The entire narrative and visual structure becomes functional to the protagonist's paranoia while the oppressive sense of claustrophobia assumes intolerable proportions. Polanski, who is also the protagonist here, physically immerses himself in the role, making his performance a tour de force of restrained unease. The camera, often positioned in unusual angles, with wide-angle lenses that distort spaces and oblique perspectives, reflects his mental disintegration. Every shot is a window into his shattered mind. The building's spiral staircase is not just an architectural element, but a spiral descent into the abyss of madness, an inevitable path towards the ineluctable. The sound design also plays a crucial role: the neighbors' noises, night screams, the dripping of water, the breathing of his own anxiety—everything amplifies, contributing to the creation of an atmosphere of constant threat.

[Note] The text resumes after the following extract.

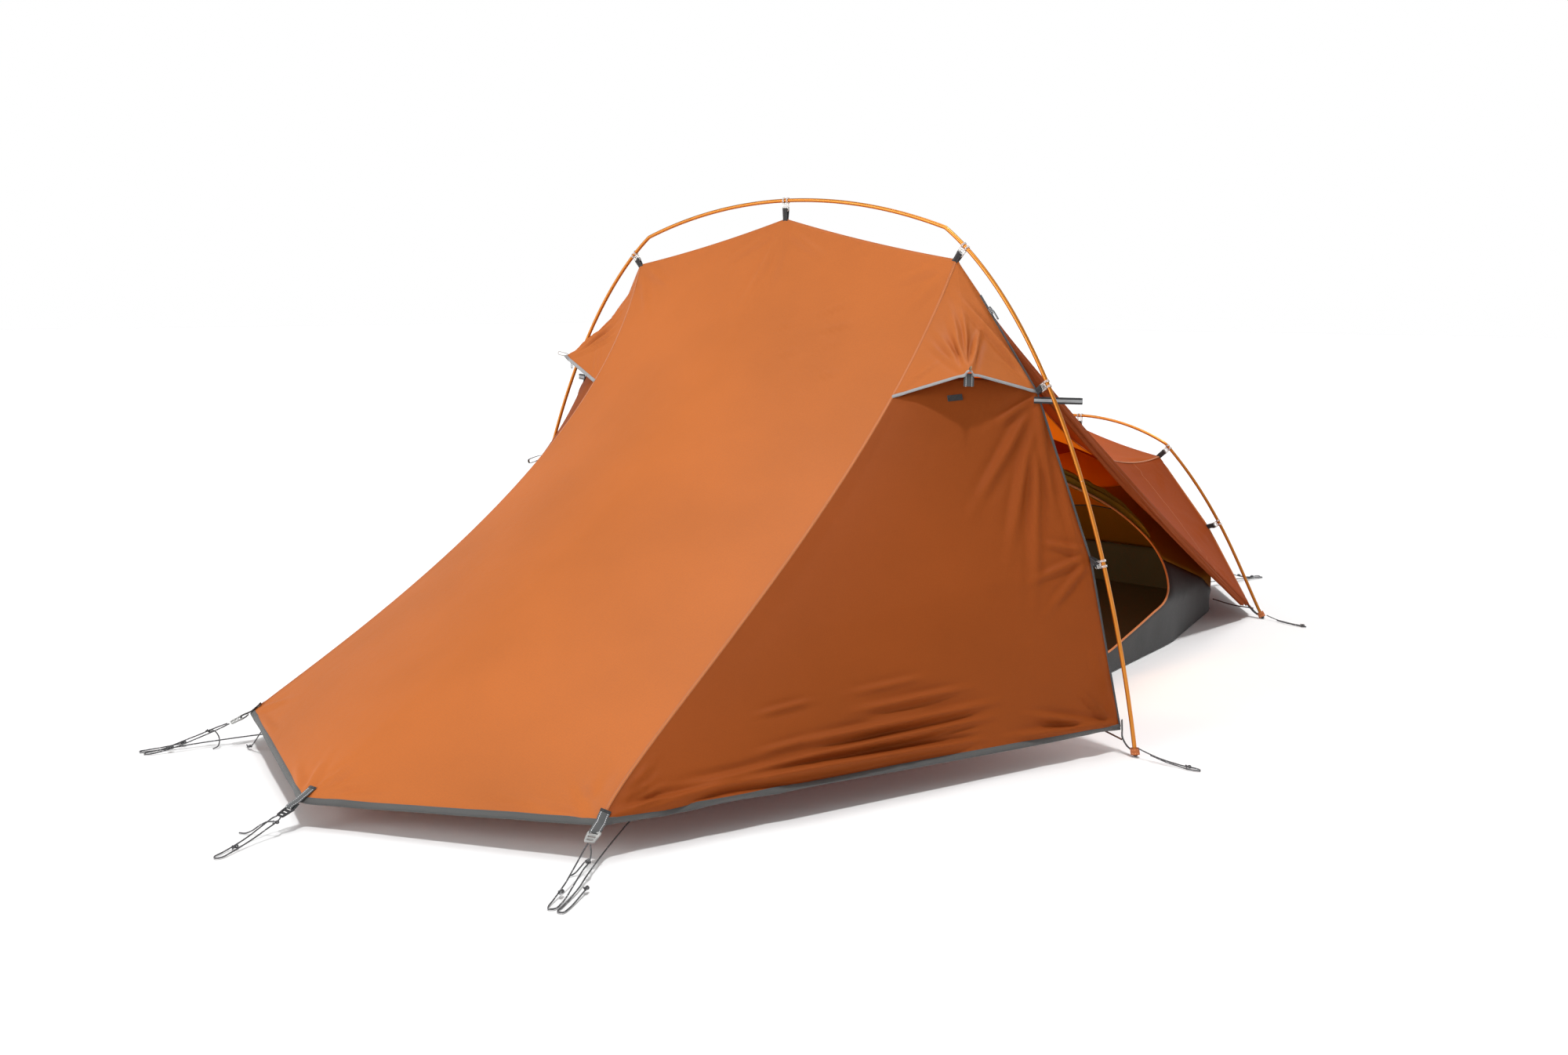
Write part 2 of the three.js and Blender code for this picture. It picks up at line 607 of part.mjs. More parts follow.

Memorable is the scene where Trelkowski visits the girl who had attempted suicide, finding her covered in bandages, an almost Egyptian image of a body mummified before its time. Upon the arrival of a mutual friend, the invalid emits a long scream of terror that Polanski emphasizes with a zoom-in close-up, a dolly shot preceding her wide-open mouth, constricted by the bandages. It is a primordial scream, an omen, almost a warning that transcends time, a voice from the past that anticipates his destiny. That scream is not only the reaction to his vision, but the projection of the terror that will soon seize Trelkowski himself, an echo of his future descent into the same identity.

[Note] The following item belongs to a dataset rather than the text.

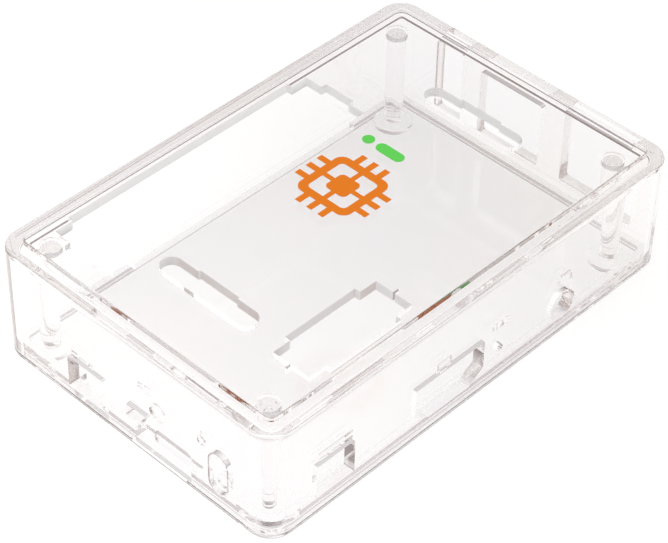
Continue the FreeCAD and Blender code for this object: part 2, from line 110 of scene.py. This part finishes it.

If in Rosemary’s Baby the terror was of demonic origin, tangible in its satanic wickedness, here it digs into much more ordinary ground, made of routine, daily drabness, moral depravity, and a bureaucracy of cruelty that needs no supernatural entities to devastate. And it is tremendously more unsettling, because it is closer to the reality of our deepest fears: the loss of self, social alienation, the perception of being trapped in a nightmare from which there is no awakening. The absurdity of living, the meaninglessness of human relationships, and the ruthlessness of social judgment are revealed as the true demons, chilling in their banality. Trelkowski, in an act of pathological identification, begins to perceive himself transforming into the unfortunate previous tenant, an obsessive metamorphosis that culminates in a chilling, cyclical, inescapable ending.

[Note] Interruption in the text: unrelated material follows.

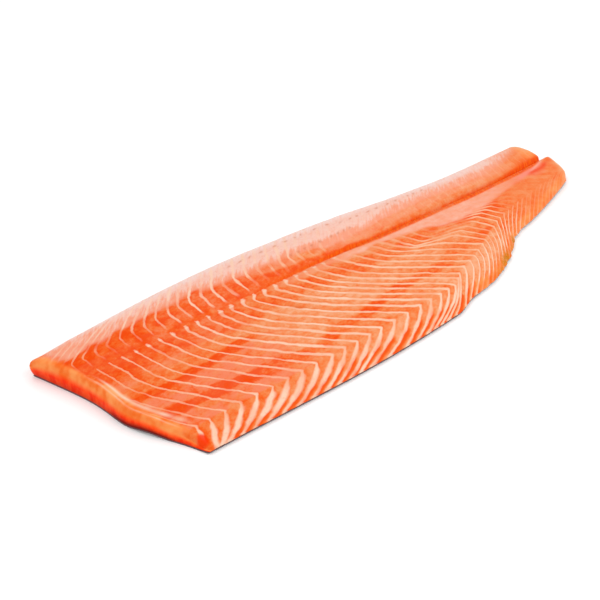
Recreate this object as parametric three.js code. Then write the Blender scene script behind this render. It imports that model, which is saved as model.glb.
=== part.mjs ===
// One side of a large trout, skin on, lying skin down: a solid side of flesh and the skin
// beneath it. Millimetres, +Z up. The head end is at -X, the tail end at +X, the back of the
// fish at +Y and its belly at -Y. The origin is at the middle of the footprint, and the skin
// lies on Z = 0.

import * as THREE from 'three';

// ---- Driving dimensions ---------------------------------------------------------------

const SKIN_THICKNESS = 0.9;
const SKIN_TO_FLESH_GAP = 0.3;
const SKIN_OVERHANG = 0.7; // how far the skin stands out past the flesh at back and belly

// Outlines seen from above: a smooth curve runs through a few landmarks, as [x, y].
const BACK_EDGE = [
  [-219.5, 63.5], // head corner
  [-90, 70.5], // crest of the back
  [0, 64],
  [90, 51],
  [145, 47], // small of the tail
  [220.5, 49], // tail corner
];
const BELLY_EDGE = [
  [-187, -64], // head corner
  [-40, -71], // fullest part of the belly
  [15, -69.5], // end of the belly flap
  [36, -63.5], // step behind the flap
  [60, -60.5],
  [85, -52], // swell at the vent
  [128, -30], // small of the tail
  [142, -27.5],
  [190, -14.5], // swell before the tail corner
  [220.5, -4], // tail corner
];
const LATERAL_LINE = [[-219.5, 27], [-40, 20], [140, 17], [220.5, 20]];

// The head cut slants from its belly corner to its back corner and bows outward. Places on it
// are shares of the way across, from 0 at the belly edge to 1 at the back edge.
const HEAD_CUT_BELLY_X = -188;
const HEAD_CUT_BACK_X = -218.5;
const HEAD_CUT_BOW = 7;
const HEAD_CUT_BOW_CENTRE = 0.36;
const HEAD_CUT_BOW_SPREAD = 0.2;

// How far the top of the head cut stands behind its foot: it overhangs at the back corner.
const HEAD_CUT_LEAN = [[0, 1.2], [0.7, 1.2], [1, -2]];
const HEAD_LEAN_LENGTH = 8; // how far behind the cut its lean dies out
const HEAD_RIM_RADIUS = 3;

// The tail cut has a lobe on each side of the notch at the lateral line, as [share, x].
const TAIL_CUT = [
  [0, 206.5], [0.08, 214.5], [0.2, 218], [0.43, 220.5], [0.48, 213], [0.56, 216], [0.8, 216],
  [1, 213],
];
const TAIL_ROUND_LENGTH = 6;
const TAIL_ROUND_DROP = 0.5; // share of the thickness that is left out at the very end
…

Polanski does not merely play with his character's psyche, but invites the viewer to doubt their own perception of reality, to question the nature of identity and its fluidity. The apartment itself becomes a machine for the annihilation of the individual, a stage for an existential drama in which the protagonist is condemned to play a role not his own, a fatality that sucks him into a vortex of self-imposed madness. This is the true “aesthetic shift” in Polanski's poetics: the transition from a horror that, however psychological, still had a lifeline in “reality” (even if macabre), to a purely subjective terror, where the distinction between hallucination and reality is nullified, leaving a sense of vertigo and bewilderment. A work of paramount importance for delving into the poetics of the Polish director and grasping the embryos of a subtle nihilism, of a determinism that leaves no escape, and of a mastery in shaping the unspoken, the elusive terror that inhabits the most recondite folds of the human mind.